▶ **GIVEN REQUEST**
Each line in the entries below that holds the string "True" is to be listed.

▶ **MATERIAL FOR THIS EXERCISE**
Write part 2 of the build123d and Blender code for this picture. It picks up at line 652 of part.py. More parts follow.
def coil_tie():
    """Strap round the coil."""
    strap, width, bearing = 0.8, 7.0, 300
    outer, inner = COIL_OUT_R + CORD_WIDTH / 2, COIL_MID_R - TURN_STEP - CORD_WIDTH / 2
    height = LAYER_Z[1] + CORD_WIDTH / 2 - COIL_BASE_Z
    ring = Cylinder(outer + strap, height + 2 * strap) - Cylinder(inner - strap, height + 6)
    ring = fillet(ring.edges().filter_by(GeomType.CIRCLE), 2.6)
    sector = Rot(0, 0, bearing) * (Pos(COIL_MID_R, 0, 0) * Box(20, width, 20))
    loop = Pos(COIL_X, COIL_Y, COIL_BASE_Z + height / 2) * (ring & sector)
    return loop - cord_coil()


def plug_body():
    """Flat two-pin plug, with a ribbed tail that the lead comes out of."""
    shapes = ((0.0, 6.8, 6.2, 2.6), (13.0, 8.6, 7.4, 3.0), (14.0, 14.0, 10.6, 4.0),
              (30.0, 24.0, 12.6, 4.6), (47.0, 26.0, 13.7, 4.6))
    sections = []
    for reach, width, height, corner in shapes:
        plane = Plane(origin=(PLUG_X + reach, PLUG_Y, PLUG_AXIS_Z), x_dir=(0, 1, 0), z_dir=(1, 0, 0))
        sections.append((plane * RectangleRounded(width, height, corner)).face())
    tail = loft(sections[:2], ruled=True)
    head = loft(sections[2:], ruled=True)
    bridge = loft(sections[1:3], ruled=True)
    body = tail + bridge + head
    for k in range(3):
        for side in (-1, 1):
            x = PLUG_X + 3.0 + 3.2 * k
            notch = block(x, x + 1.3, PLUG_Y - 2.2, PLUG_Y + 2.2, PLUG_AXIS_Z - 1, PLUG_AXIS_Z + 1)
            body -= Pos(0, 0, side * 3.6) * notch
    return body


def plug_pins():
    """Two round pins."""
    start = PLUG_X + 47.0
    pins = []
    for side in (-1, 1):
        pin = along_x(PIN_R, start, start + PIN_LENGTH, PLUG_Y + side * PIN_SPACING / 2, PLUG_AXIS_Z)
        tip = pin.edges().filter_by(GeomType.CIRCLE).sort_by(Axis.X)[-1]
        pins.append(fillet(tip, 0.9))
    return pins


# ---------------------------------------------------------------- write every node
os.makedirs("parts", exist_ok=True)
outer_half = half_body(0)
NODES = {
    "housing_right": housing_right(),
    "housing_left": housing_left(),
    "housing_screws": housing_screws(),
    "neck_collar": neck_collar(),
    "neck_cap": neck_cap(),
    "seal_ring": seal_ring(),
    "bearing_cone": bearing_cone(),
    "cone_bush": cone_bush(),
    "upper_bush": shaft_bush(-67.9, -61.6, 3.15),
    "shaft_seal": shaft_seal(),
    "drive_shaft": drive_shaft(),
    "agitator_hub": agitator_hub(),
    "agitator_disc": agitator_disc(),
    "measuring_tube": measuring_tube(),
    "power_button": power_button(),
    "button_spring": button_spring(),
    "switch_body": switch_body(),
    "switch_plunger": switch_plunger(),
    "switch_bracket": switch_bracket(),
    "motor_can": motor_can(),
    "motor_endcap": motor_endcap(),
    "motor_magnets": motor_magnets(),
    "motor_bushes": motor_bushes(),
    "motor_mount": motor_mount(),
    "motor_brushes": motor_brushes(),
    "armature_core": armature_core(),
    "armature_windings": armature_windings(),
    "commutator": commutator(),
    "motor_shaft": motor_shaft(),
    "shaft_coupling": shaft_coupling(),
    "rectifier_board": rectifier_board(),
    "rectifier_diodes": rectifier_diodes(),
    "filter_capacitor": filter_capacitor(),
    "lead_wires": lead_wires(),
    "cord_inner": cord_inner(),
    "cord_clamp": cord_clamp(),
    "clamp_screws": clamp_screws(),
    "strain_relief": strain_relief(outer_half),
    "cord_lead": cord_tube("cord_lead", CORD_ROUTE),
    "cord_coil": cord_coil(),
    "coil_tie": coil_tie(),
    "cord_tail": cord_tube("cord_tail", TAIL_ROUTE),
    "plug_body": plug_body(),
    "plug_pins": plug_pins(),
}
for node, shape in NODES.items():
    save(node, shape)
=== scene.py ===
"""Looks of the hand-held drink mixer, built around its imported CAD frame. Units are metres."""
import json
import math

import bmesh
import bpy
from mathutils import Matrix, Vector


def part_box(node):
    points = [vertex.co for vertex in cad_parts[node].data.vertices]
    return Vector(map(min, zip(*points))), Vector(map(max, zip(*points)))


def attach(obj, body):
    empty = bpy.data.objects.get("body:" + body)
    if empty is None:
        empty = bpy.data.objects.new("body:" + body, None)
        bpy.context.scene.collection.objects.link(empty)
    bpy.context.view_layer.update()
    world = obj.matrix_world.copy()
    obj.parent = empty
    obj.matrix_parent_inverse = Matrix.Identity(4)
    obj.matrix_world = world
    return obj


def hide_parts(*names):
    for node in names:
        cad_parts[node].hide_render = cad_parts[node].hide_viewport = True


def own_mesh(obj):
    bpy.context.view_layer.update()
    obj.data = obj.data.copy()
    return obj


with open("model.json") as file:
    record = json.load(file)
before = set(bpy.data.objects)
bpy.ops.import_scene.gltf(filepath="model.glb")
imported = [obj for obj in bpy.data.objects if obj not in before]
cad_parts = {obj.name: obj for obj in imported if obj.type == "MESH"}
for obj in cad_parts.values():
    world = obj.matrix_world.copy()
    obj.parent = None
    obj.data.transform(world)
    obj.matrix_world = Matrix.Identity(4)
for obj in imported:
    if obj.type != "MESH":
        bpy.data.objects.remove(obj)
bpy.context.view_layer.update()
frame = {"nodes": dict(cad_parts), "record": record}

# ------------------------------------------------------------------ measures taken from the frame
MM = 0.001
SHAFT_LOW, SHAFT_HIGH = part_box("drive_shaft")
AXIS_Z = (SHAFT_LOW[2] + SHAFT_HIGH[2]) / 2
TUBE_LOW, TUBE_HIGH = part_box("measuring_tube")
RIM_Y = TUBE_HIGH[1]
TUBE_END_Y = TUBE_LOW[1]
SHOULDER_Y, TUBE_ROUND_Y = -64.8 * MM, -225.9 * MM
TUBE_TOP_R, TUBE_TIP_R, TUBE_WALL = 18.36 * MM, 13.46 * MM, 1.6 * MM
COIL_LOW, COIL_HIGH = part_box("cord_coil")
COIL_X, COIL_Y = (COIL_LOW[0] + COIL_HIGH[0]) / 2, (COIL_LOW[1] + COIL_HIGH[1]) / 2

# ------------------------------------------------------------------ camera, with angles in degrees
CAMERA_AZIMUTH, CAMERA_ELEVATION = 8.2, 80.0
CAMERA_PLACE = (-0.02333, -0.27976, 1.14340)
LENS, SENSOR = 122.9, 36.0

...

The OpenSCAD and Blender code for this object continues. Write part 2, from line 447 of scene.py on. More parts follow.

▶ **RESPONSE BELOW**
    tail = loft(sections[:2], ruled=True)
    head = loft(sections[2:], ruled=True)
    bridge = loft(sections[1:3], ruled=True)
os.makedirs("parts", exist_ok=True)
        cad_parts[node].hide_render = cad_parts[node].hide_viewport = True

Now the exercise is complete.